▶ [Goal]: Will you quote precisely the lines that run from the top of the material below to the line containing "arris_r = 1; // [0.5:0.25:3]", both ends included?

━━━━━━

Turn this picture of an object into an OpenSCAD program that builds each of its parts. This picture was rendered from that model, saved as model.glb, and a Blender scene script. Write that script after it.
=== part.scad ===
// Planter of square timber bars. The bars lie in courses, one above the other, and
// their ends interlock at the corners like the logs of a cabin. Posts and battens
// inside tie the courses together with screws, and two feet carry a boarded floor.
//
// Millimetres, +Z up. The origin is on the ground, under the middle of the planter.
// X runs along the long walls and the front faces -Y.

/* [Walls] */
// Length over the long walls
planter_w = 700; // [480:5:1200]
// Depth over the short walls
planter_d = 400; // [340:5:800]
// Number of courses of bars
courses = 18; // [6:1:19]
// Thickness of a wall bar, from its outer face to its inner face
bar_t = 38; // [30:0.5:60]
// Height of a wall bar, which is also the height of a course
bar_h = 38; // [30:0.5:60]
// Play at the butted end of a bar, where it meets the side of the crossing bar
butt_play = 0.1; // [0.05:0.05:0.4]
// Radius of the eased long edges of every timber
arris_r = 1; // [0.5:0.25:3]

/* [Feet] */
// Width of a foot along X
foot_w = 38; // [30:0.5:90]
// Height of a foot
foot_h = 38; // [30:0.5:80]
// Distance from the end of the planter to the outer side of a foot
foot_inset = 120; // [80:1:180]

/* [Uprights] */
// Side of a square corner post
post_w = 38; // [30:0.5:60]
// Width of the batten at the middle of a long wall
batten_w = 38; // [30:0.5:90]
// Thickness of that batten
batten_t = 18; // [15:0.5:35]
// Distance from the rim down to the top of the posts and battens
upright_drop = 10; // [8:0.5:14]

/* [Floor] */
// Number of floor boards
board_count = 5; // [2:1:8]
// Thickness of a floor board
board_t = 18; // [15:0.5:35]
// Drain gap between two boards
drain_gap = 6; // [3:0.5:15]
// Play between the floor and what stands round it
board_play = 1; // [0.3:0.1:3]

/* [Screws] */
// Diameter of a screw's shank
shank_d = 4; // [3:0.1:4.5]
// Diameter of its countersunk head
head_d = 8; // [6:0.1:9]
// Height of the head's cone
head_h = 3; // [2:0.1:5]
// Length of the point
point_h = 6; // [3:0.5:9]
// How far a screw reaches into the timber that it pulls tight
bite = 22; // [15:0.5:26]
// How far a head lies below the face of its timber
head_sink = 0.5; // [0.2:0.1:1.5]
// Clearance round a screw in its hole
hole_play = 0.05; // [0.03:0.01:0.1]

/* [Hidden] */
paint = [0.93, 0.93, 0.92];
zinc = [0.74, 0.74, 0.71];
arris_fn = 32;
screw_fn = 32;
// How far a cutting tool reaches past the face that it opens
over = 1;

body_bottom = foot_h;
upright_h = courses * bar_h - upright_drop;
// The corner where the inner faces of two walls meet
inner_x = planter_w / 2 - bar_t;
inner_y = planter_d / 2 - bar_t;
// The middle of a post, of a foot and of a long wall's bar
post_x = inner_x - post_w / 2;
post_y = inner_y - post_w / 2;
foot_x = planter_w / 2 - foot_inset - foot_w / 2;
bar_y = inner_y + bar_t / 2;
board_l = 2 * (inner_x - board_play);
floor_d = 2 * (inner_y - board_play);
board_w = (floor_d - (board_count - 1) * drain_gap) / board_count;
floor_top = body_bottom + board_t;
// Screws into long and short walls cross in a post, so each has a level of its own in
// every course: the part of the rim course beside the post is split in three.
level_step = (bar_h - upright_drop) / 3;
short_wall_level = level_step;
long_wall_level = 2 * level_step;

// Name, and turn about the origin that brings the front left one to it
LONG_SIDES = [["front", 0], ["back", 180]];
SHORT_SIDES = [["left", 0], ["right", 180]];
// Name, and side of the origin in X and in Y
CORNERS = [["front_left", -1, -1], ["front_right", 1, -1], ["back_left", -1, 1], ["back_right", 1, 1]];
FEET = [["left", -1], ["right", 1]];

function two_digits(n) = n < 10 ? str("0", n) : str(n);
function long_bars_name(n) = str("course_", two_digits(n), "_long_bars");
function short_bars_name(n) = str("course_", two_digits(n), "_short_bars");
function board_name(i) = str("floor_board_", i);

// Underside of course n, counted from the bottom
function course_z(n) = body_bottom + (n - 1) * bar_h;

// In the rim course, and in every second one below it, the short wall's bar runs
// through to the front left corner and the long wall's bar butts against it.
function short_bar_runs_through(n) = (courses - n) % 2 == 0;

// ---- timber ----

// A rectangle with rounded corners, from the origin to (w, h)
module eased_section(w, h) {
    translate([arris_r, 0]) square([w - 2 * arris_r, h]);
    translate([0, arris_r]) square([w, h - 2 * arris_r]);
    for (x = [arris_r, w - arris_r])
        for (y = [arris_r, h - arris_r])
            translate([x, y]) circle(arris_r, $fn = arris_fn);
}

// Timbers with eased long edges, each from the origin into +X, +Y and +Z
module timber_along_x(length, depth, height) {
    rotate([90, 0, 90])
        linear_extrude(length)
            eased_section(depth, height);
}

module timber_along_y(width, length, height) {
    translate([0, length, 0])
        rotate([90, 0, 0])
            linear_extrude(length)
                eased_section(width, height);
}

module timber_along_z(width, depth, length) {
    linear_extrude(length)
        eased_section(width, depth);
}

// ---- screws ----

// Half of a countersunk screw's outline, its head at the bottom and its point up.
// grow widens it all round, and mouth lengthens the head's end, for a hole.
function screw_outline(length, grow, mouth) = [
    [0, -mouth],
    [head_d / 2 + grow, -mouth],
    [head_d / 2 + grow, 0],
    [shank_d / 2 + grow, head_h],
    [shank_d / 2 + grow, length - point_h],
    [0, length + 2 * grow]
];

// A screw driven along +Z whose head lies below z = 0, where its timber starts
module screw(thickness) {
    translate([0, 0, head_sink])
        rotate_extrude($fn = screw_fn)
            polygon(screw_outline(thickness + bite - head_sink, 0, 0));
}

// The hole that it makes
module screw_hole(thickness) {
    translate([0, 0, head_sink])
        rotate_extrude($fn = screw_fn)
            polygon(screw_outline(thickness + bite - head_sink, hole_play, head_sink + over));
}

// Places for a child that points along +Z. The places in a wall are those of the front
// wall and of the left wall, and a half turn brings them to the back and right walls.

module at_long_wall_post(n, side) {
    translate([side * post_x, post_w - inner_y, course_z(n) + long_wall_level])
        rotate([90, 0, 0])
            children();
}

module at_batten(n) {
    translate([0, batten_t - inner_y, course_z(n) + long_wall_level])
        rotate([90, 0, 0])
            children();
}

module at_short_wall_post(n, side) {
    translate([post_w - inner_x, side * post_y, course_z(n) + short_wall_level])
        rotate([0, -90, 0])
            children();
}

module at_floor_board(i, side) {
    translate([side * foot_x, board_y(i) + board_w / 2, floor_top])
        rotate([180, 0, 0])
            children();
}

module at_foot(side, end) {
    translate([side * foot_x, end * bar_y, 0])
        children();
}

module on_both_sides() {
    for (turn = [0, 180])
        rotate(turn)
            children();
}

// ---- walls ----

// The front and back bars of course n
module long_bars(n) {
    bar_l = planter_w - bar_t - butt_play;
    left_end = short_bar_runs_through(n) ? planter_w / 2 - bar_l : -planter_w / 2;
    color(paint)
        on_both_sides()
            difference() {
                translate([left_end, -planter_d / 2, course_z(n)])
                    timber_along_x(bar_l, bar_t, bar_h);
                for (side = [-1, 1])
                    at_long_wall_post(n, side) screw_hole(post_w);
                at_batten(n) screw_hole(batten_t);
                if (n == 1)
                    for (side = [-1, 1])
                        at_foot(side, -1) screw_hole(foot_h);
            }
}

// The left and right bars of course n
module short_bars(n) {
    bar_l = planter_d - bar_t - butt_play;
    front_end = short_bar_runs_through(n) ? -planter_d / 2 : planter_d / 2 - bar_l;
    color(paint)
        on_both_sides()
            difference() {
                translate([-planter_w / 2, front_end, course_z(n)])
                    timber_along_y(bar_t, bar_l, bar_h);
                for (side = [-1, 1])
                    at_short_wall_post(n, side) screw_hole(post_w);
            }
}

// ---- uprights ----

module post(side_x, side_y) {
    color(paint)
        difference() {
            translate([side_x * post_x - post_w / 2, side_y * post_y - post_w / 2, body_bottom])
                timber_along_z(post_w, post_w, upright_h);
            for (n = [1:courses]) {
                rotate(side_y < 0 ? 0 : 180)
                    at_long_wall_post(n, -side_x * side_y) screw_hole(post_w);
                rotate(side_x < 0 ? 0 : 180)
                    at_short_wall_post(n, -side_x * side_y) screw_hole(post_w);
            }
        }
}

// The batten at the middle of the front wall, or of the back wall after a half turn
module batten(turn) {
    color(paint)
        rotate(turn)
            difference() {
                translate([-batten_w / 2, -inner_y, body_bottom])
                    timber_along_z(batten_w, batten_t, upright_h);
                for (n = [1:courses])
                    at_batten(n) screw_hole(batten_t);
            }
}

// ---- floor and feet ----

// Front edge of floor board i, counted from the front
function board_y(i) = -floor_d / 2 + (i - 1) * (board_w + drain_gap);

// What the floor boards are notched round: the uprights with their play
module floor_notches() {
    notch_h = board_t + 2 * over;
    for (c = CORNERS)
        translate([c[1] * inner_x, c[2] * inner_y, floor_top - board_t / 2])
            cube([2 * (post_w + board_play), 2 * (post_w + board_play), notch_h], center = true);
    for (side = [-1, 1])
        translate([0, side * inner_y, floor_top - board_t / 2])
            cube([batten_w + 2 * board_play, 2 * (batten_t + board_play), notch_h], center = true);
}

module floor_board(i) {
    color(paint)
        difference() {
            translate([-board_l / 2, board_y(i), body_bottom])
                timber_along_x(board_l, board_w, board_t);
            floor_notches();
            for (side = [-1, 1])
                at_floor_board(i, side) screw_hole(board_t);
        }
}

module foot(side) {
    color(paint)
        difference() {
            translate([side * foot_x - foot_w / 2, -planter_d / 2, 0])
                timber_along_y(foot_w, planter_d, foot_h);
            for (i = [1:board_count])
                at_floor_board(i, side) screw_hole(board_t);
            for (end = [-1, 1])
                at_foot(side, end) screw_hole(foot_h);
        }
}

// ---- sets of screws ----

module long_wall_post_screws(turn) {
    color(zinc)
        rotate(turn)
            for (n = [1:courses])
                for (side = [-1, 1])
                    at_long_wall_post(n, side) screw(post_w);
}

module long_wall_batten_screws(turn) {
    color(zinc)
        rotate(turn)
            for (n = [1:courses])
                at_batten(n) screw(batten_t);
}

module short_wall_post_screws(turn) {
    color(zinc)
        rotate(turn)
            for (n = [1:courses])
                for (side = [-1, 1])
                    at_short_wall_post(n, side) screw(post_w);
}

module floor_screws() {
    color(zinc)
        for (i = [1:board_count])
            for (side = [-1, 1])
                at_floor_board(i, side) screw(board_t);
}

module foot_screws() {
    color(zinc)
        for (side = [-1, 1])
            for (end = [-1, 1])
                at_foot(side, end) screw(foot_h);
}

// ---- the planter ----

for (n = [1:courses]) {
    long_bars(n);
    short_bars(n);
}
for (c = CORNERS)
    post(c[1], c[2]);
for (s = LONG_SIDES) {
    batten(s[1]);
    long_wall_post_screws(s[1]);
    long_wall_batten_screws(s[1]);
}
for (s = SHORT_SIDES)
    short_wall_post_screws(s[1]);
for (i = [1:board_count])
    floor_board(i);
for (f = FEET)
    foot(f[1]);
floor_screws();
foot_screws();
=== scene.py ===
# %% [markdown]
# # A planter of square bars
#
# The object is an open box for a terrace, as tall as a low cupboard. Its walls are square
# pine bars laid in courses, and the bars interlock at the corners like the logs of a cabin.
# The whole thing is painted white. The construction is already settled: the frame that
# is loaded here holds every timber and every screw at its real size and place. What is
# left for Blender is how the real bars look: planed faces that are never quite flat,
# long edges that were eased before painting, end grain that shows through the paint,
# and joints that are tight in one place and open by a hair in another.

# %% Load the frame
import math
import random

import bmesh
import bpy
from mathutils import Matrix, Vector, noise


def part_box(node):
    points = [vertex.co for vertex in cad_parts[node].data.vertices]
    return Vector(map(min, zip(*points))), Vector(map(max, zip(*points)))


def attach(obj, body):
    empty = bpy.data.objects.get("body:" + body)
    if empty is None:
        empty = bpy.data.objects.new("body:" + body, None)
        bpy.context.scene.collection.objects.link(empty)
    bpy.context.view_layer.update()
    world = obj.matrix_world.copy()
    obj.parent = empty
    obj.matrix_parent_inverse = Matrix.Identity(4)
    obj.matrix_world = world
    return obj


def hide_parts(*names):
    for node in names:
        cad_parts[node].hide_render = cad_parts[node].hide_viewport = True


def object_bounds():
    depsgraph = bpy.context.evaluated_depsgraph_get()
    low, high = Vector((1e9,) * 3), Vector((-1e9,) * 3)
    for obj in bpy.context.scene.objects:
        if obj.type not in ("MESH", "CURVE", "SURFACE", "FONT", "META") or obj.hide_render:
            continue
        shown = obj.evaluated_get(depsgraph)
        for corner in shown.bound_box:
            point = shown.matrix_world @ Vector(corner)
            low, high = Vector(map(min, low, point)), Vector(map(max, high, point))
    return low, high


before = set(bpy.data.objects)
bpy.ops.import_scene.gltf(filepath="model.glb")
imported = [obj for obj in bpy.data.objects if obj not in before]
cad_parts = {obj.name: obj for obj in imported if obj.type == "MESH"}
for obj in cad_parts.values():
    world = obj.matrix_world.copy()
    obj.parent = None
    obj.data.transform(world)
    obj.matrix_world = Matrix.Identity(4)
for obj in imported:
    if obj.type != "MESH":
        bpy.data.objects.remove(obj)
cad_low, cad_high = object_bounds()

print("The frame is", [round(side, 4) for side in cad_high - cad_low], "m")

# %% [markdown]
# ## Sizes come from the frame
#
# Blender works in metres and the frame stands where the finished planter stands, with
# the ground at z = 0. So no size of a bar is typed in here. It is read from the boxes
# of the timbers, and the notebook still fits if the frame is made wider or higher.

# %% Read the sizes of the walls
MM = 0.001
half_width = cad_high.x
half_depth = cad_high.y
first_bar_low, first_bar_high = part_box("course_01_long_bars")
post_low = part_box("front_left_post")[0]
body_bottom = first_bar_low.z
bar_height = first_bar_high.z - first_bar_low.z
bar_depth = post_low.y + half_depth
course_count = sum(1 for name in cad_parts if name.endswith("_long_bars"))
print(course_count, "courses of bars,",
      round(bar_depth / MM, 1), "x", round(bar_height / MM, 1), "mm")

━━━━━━

▶ [Finished task]:
Turn this picture of an object into an OpenSCAD program that builds each of its parts. This picture was rendered from that model, saved as model.glb, and a Blender scene script. Write that script after it.
=== part.scad ===
// Planter of square timber bars. The bars lie in courses, one above the other, and
// their ends interlock at the corners like the logs of a cabin. Posts and battens
// inside tie the courses together with screws, and two feet carry a boarded floor.
//
// Millimetres, +Z up. The origin is on the ground, under the middle of the planter.
// X runs along the long walls and the front faces -Y.

/* [Walls] */
// Length over the long walls
planter_w = 700; // [480:5:1200]
// Depth over the short walls
planter_d = 400; // [340:5:800]
// Number of courses of bars
courses = 18; // [6:1:19]
// Thickness of a wall bar, from its outer face to its inner face
bar_t = 38; // [30:0.5:60]
// Height of a wall bar, which is also the height of a course
bar_h = 38; // [30:0.5:60]
// Play at the butted end of a bar, where it meets the side of the crossing bar
butt_play = 0.1; // [0.05:0.05:0.4]
// Radius of the eased long edges of every timber
arris_r = 1; // [0.5:0.25:3]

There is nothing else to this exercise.